The ICARUS team is affiliated with Georgia Tech’s School of Aerospace Engineering. Team members said the challenge enables it to bring the department’s existing AI work with autonomous car racing into a three-dimensional aerial-racing space.

Team ICARUS. (Courtesy of DRL)

“We’re not all new to it because we do terrestrial racing, but racing in the air is a whole new issue,” said ICARUS Captain Manan Gandhi, a Ph.D student at Georgia Tech. “It’s a challenging problem. It requires aggressive technology and fast decision making, but we’re fairly familiar with this and have nice algorithms to accomplish these tasks.”
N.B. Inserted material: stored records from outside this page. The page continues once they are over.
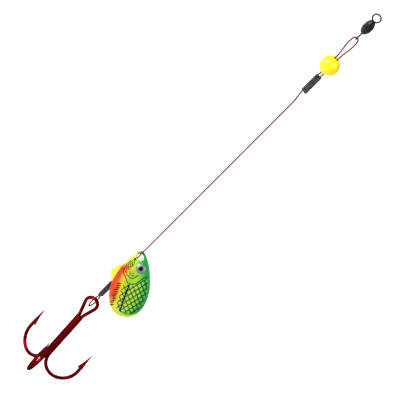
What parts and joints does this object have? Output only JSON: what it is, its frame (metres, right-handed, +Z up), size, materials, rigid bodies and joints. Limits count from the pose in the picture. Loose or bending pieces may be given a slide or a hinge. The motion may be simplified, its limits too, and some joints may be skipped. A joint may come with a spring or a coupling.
{
  "type": "inline spinner",
  "caption": "Inline spinner lure: barrel swivel, coated wire leader with crimp sleeves and beads, a cupped leaf blade that turns on the wire, and a treble hook.",
  "frame": {"origin": "centre of the swivel's line eye, from which the lure hangs", "axes": "+Z up the wire towards the line, +Y through the line eye, so that the blade's painted side faces -Y; +X to the right of someone who looks along +Y"},
  "size_m": [0.0202, 0.0186, 0.1494],
  "materials": {
    "swivel_barrel": "black nickel, glossy",
    "swivel_wire": "black nickel, glossy",
    "leader_coat": "red-brown nylon coat over stranded wire, satin",
    "leader_core": "bright stranded stainless wire",
    "sleeve": "dark oxidised, crimped",
    "bead": "glossy moulded",
    "blade": "polished, lacquered",
    "printed_foil": "glossy printed foil, orange to yellow to green, with a fish's head and scales",
    "hook": "translucent dark red lacquer over bright steel",
    "hook_braze": "the same red lacquer over brazing"
  },
  "bodies": {
    "swivel_top": {"line_eye": "swivel_wire"},
    "barrel": {"swivel_barrel": "swivel_barrel"},
    "swivel_bottom": {"leader_eye": "swivel_wire"},
    "leader": {"leader_jacket": "leader_coat", "leader_core": "leader_core", "upper_sleeve": "sleeve", "lower_sleeve": "sleeve"},
    "upper_bead": {"upper_bead": "bead"},
    "blade_bearing": {"lower_bead": "bead"},
    "blade": {"blade": "blade", "blade_foil": "printed_foil"},
    "treble": {"double_hook": "hook", "single_hook": "hook", "hook_braze": "hook_braze"}
  },
  "joints": [
    {"name": "barrel_spin", "type": "hinge", "parent": "swivel_top", "child": "barrel", "pos_m": [0, 0, -0.00375], "axis": [0, 0, 1], "continuous": true},
    {"name": "leader_eye_spin", "type": "hinge", "parent": "barrel", "child": "swivel_bottom", "pos_m": [0, 0, -0.00375], "axis": [0, 0, 1], "continuous": true},
    {"name": "leader_swing", "type": "hinge", "parent": "swivel_bottom", "child": "leader", "pos_m": [0, 0, -0.00875], "axis": [0, 1, 0], "range_deg": [-120, 120]},
    {"name": "upper_bead_slide", "type": "slide", "parent": "leader", "child": "upper_bead", "axis": [0, 0, 1], "range_m": [-0.0015, 0.0008]},
    {"name": "blade_spin", "type": "hinge", "parent": "leader", "child": "blade_bearing", "pos_m": [0, 0, -0.10953], "axis": [0, 0, 1], "continuous": true},
    {"name": "blade_flare", "type": "hinge", "parent": "blade_bearing", "child": "blade", "pos_m": [0.0004, 0, -0.10143], "axis": [-1, 0, 0], "range_deg": [0, 45]},
    {"name": "hook_swing", "type": "hinge", "parent": "leader", "child": "treble", "pos_m": [0, 0, -0.12303], "axis": [0.1045, 0.9945, 0], "range_deg": [-100, 100]}
  ]
}
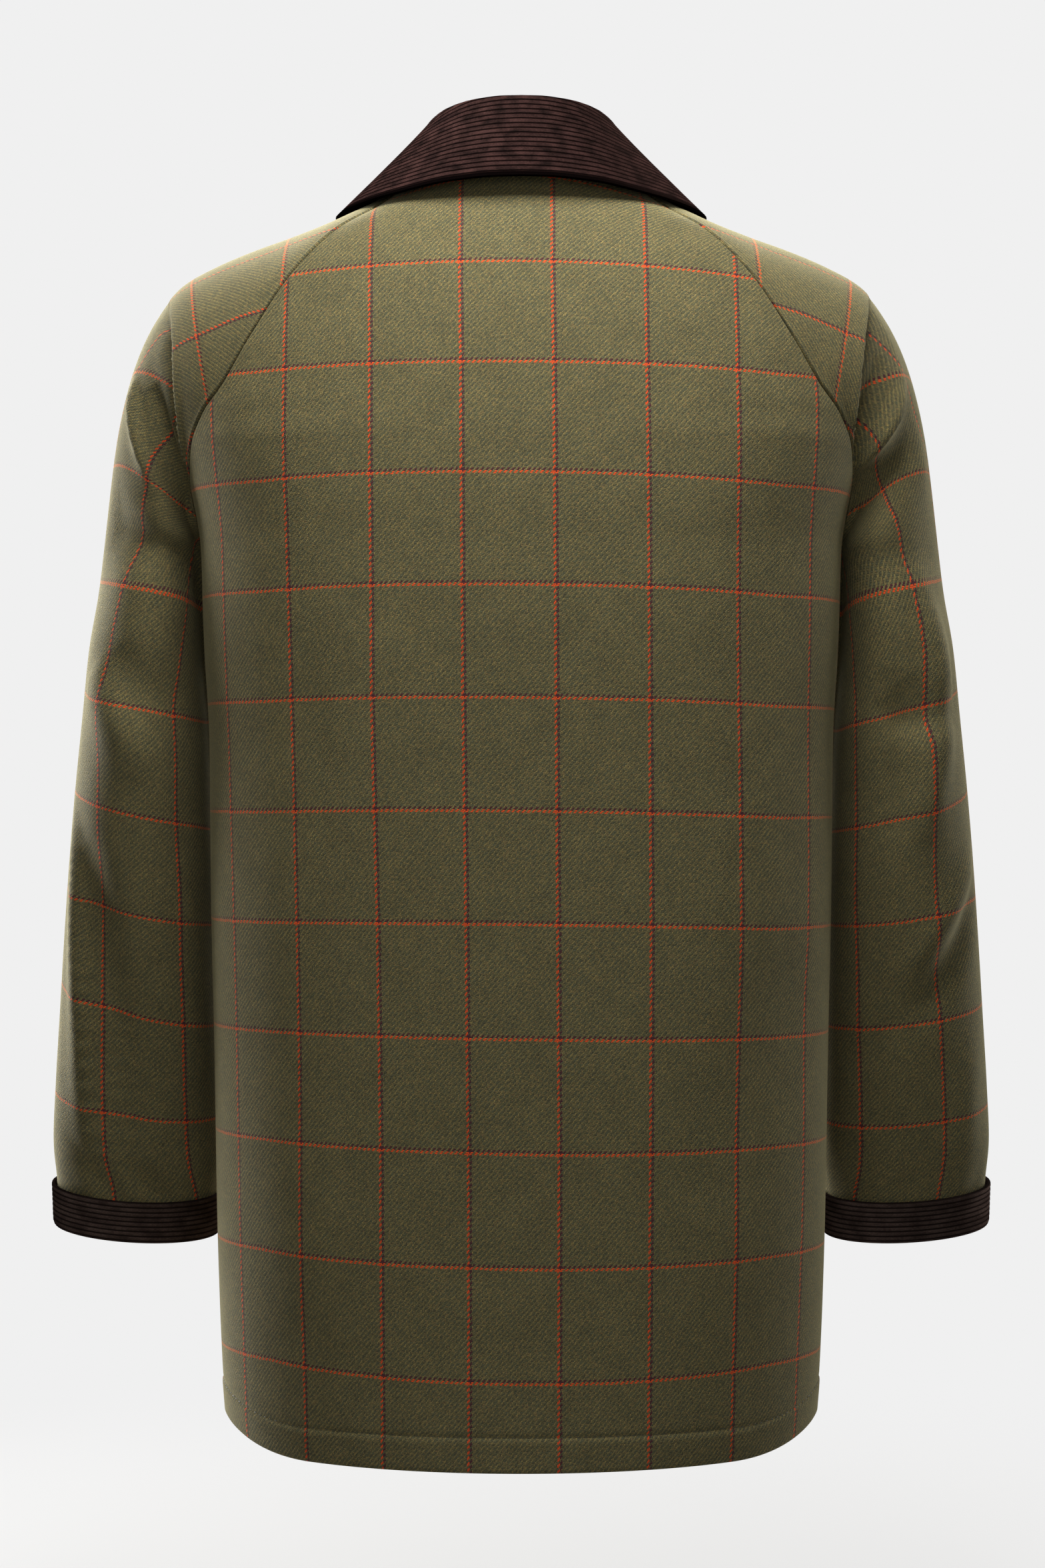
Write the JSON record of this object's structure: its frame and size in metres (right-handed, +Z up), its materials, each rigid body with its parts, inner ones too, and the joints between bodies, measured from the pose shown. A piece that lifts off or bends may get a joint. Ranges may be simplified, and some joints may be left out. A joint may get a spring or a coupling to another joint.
{
  "type": "wool jacket",
  "caption": "Hip-length wool tweed jacket with raglan sleeves, a corduroy turn-down collar, turned-back corduroy cuffs and a buttoned front, hollow and filled out as worn.",
  "frame": {"origin": "middle of the neck opening, level with the collar seam at the centre back, where the jacket hangs on its wearer", "axes": "+Z up; the fronts and the buttons face -Y and the back faces +Y; the wearer's left is +X"},
  "size_m": [0.6622, 0.2945, 0.8984],
  "materials": {
    "tweed": "brushed wool twill with a windowpane check",
    "corduroy": "cotton corduroy, wales across",
    "horn": "polished dark horn"
  },
  "bodies": {
    "root": {"back": "tweed", "front_left": "tweed", "front_right": "tweed", "sleeve_left_back": "tweed", "sleeve_left_front": "tweed", "sleeve_right_back": "tweed", "sleeve_right_front": "tweed", "collar": "corduroy", "cuff_left": "corduroy", "cuff_right": "corduroy", "button_1": "horn", "button_2": "horn", "button_3": "horn", "button_4": "horn", "button_5": "horn"}
  },
  "joints": []
}
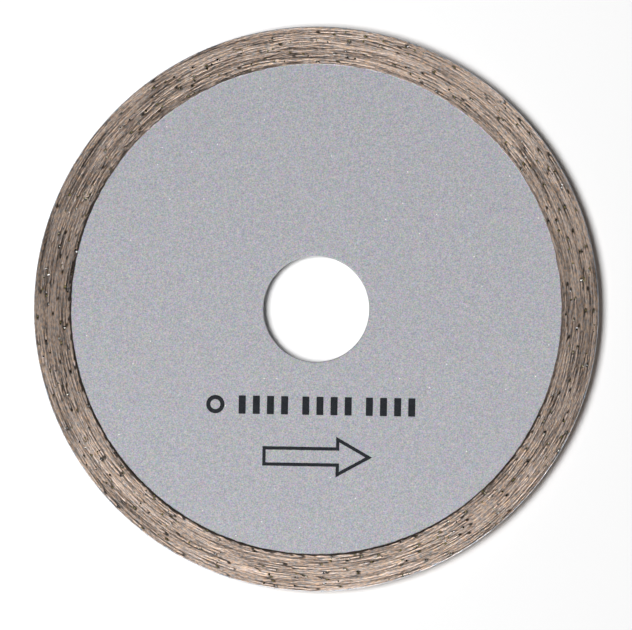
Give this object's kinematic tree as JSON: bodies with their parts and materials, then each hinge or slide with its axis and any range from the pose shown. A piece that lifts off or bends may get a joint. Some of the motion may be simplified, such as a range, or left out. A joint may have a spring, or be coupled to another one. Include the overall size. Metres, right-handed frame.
{
  "type": "diamond blade",
  "caption": "Continuous-rim diamond cutting blade: lacquered steel disc with a central arbor bore and a sintered bronze and diamond rim, for wet or dry cuts in tile and stone.",
  "frame": {"origin": "centre of the bore, half way through the thickness of the steel core", "axes": "+Z along the bore axis, out of the printed face; +X the way the printed arrow points; +Y from the prints towards the bore"},
  "size_m": [0.08, 0.08, 0.002],
  "materials": {
    "core_steel": "stamped and ground steel",
    "sintered_bronze": "ground sintered metal with circular grinding lines",
    "diamond_grit": "translucent yellow-green crystals",
    "silver_lacquer": "fine-grained silver lacquer, satin",
    "print_ink": "dark blue-black screen-printing ink"
  },
  "bodies": {
    "root": {"steel_core": "core_steel", "bond_rim": "sintered_bronze", "front_diamonds": "diamond_grit", "back_diamonds": "diamond_grit", "edge_diamonds": "diamond_grit", "buried_diamonds": "diamond_grit", "front_lacquer": "silver_lacquer", "back_lacquer": "silver_lacquer", "arrow_print": "print_ink", "size_print": "print_ink"}
  },
  "joints": []
}
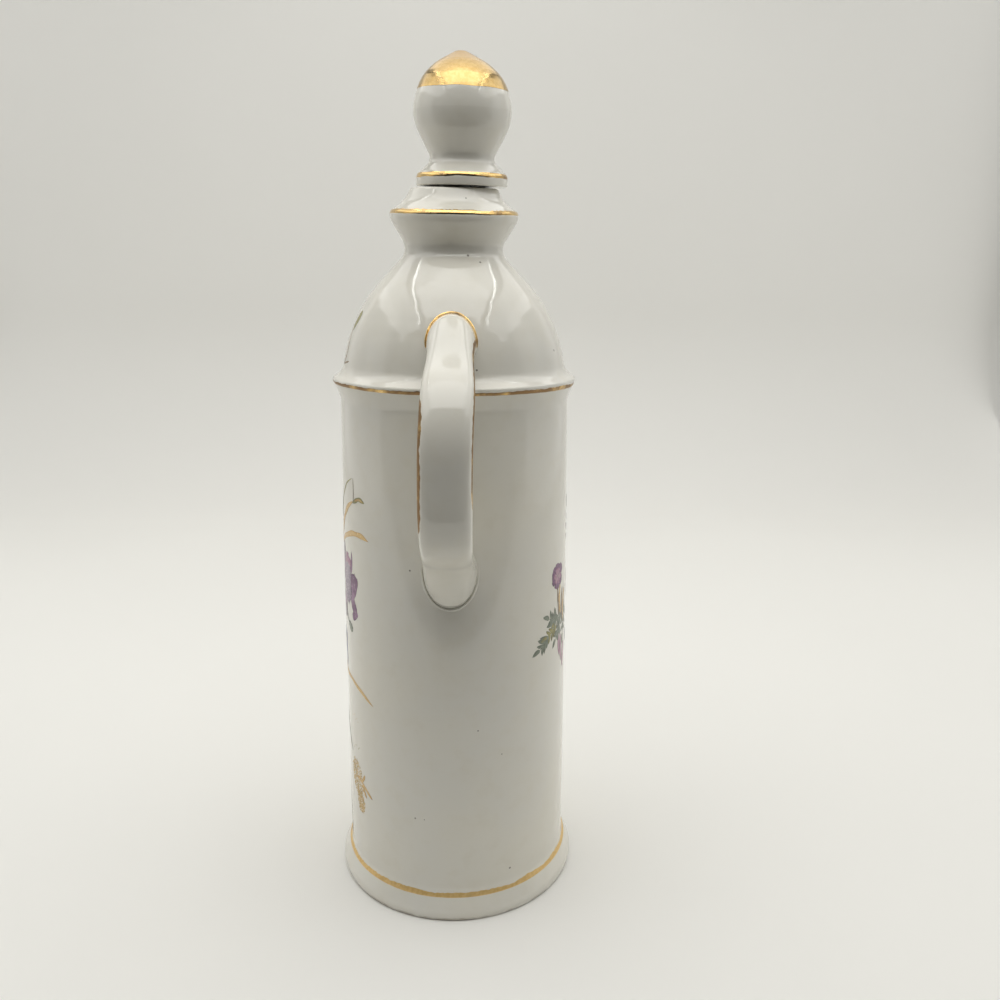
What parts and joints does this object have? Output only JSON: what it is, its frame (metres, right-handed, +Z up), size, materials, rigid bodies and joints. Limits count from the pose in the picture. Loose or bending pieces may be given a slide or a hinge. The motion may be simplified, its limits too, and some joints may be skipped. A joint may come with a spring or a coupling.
{
  "type": "decanter",
  "caption": "Tall cylindrical porcelain liquor decanter with a domed shoulder, collared neck, strap handle and a corked ball stopper that lifts out.",
  "frame": {"origin": "on the bottle's axis in the plane that the foot ring stands on; the recessed base panel lies 1.2 mm above it", "axes": "+Z up along the bottle's axis towards the stopper, -Y towards the handle, +X to the right seen from the handle's side"},
  "size_m": [0.0784, 0.105, 0.2556],
  "materials": {
    "glazed_porcelain": "glossy clear glaze over ivory porcelain, with gilt bands and floral transfers",
    "handle_porcelain": "glossy clear glaze with gilt edges",
    "stopper_porcelain": "glossy clear glaze with a bright gilt cap",
    "cork": "natural agglomerated cork"
  },
  "bodies": {
    "bottle": {"bottle_body": "glazed_porcelain", "strap_handle": "handle_porcelain"},
    "stopper": {"stopper_knob": "stopper_porcelain", "cork_sleeve": "cork"}
  },
  "joints": [
    {"name": "stopper_lift", "type": "slide", "parent": "bottle", "child": "stopper", "axis": [0, 0, 1], "range_m": [0, 0.03]}
  ]
}
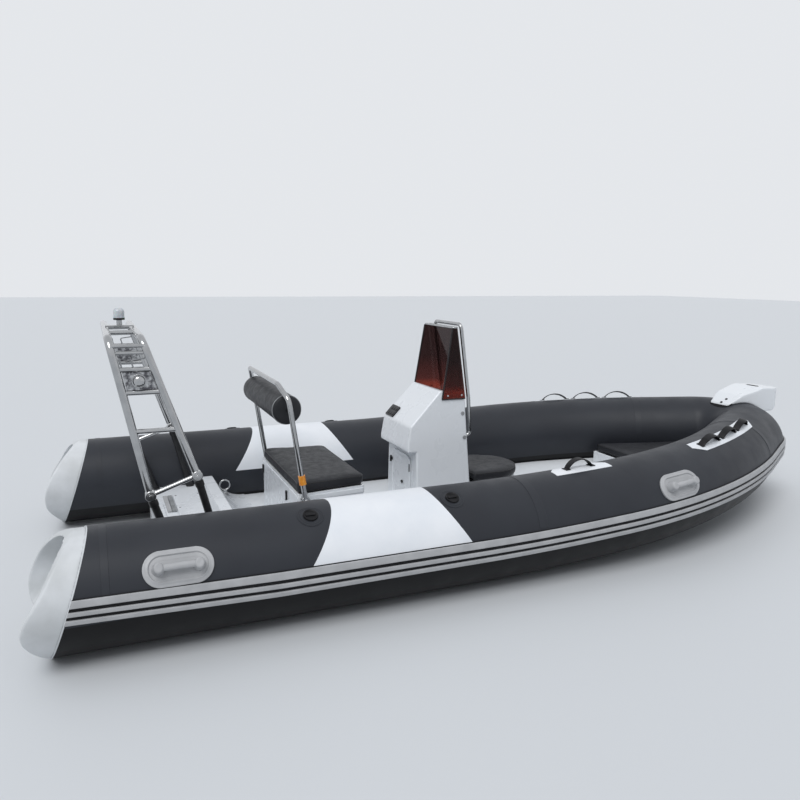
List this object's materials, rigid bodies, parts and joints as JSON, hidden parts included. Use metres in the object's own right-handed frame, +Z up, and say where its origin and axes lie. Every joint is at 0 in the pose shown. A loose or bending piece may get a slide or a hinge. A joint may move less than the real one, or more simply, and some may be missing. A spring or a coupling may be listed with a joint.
{
  "type": "rigid inflatable boat",
  "caption": "Open rigid inflatable boat with a vee hull, an air collar, a steering console with a windshield, a helm seat and a folding stern arch.",
  "frame": {"origin": "on the waterline and the centreplane, below the seam of the collar's stern end cones", "axes": "+X to the bow, +Y to port, +Z up"},
  "size_m": [4.8484, 2.174, 1.5456],
  "materials": {
    "collar_fabric": "matte charcoal coated fabric",
    "grey_rubber": "satin light grey",
    "black_rubber": "matte black",
    "white_fabric": "smooth white coated fabric",
    "white_moulding": "white gel coat",
    "stainless": "polished stainless tube",
    "lamp_dome": "frosted dome",
    "cushion_vinyl": "grained charcoal vinyl",
    "black_plastic": "satin black",
    "smoked_acrylic": "smoked red-brown acrylic"
  },
  "bodies": {
    "boat": {"air_valves": "black_rubber", "arch_feet": "stainless", "backrest_pivots": "stainless", "bow_cap": "white_moulding", "bow_locker": "white_moulding", "cockpit_deck": "white_moulding", "collar_forward_port": "collar_fabric", "collar_forward_starboard": "collar_fabric", "collar_nose": "collar_fabric", "collar_stern_port": "collar_fabric", "collar_stern_starboard": "collar_fabric", "console_shell": "white_moulding", "end_cone_port": "grey_rubber", "end_cone_starboard": "grey_rubber", "front_backrest_pad": "cushion_vinyl", "front_seat_box": "white_moulding", "grab_rail": "stainless", "helm_seat_box": "white_moulding", "hull": "white_moulding", "lifting_handles": "grey_rubber", "rub_strake_bands": "grey_rubber", "rub_strake_base": "black_rubber", "saddle_panel_port": "white_fabric", "saddle_panel_starboard": "white_fabric", "stern_eyes": "stainless", "stern_platform": "white_moulding", "strap_handles": "black_rubber", "strap_patches": "white_fabric", "switch_panel": "black_plastic", "transom_board": "white_moulding", "windshield": "smoked_acrylic"},
    "arch": {"arch_frame": "stainless", "arch_plates": "stainless", "light_bracket": "stainless", "stern_light": "lamp_dome"},
    "backrest": {"backrest_frame": "stainless", "backrest_bolster": "cushion_vinyl"},
    "helm_lid": {"helm_seat_cushion": "cushion_vinyl"},
    "front_lid": {"front_seat_cushion": "cushion_vinyl"},
    "bow_lid": {"bow_locker_cushion": "cushion_vinyl"},
    "door": {"console_door": "white_moulding"}
  },
  "joints": [
    {"name": "arch_fold", "type": "hinge", "parent": "boat", "child": "arch", "pos_m": [0.256, 0, 0.52], "axis": [0, -1, 0], "range_deg": [0, 90]},
    {"name": "backrest_swing", "type": "hinge", "parent": "boat", "child": "backrest", "pos_m": [0.985, 0, 0.372], "axis": [0, -1, 0], "range_deg": [0, 75]},
    {"name": "helm_lid_hinge", "type": "hinge", "parent": "boat", "child": "helm_lid", "pos_m": [1.33, 0, 0.396], "axis": [0, 1, 0], "range_deg": [0, 75]},
    {"name": "front_lid_hinge", "type": "hinge", "parent": "boat", "child": "front_lid", "pos_m": [2.045, 0, 0.3503], "axis": [0, -1, 0], "range_deg": [0, 70]},
    {"name": "bow_lid_hinge", "type": "hinge", "parent": "boat", "child": "bow_lid", "pos_m": [3.336, 0, 0.239], "axis": [0, -1, 0], "range_deg": [0, 70]},
    {"name": "door_hinge", "type": "hinge", "parent": "boat", "child": "door", "pos_m": [1.6727, -0.134, 0.32], "axis": [0, 0, 1], "range_deg": [0, 95]}
  ]
}
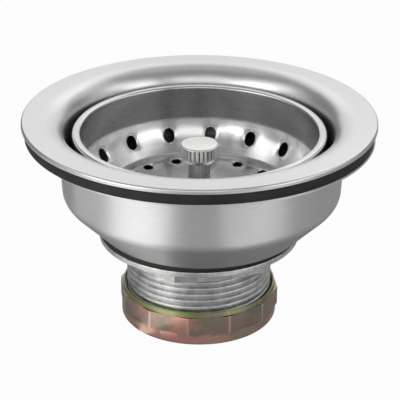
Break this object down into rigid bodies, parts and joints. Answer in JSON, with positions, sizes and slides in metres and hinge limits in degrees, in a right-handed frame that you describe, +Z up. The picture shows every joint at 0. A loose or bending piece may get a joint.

Other teams include Formula Drone (affiliated with UCLA) from Los Angeles, KEF Robotics from Pittsburgh, MAVLab (Delft University of Technology) from Delft, Netherlands, TEAM USRG @ KAIST (Korea Advanced Institute of Science and Technology) from Daejeon, South Korea, Team Puffin, comprised of four team members from the U.S., Sweden, and Australia, UZH Robotics and Perception Group (University of Zurich) from Zurich, Switzerland, the Warsaw MIMotaurs from Warsaw, Poland, and XQuad (Federal University of Minas Gerais) from Minas Gerais, Brazil.

The AlphaPilot Challenge launched in November with 424 teams from 81 countries. Teams had to compete in a series of qualification tests this spring. A panel of industry experts then evaluated their technical strategies and abilities to develop image-classification algorithms and perform in simulated racing environments.

Gandhi, from ICARUS, said his team thought the challenge would be a great opportunity to apply their lab research in a real world setting. Georgia Tech has already produced one drone racing pilot, Nick Willard, aka “Wild Willy,” who competed in the 2018 racing season is studying Aerospace Engineering at Georgia Tech.

“The team is fairly young but we have a lot of drive and energy to solve as many problems as we can quickly and absorb as much as we can,” Gandhi said.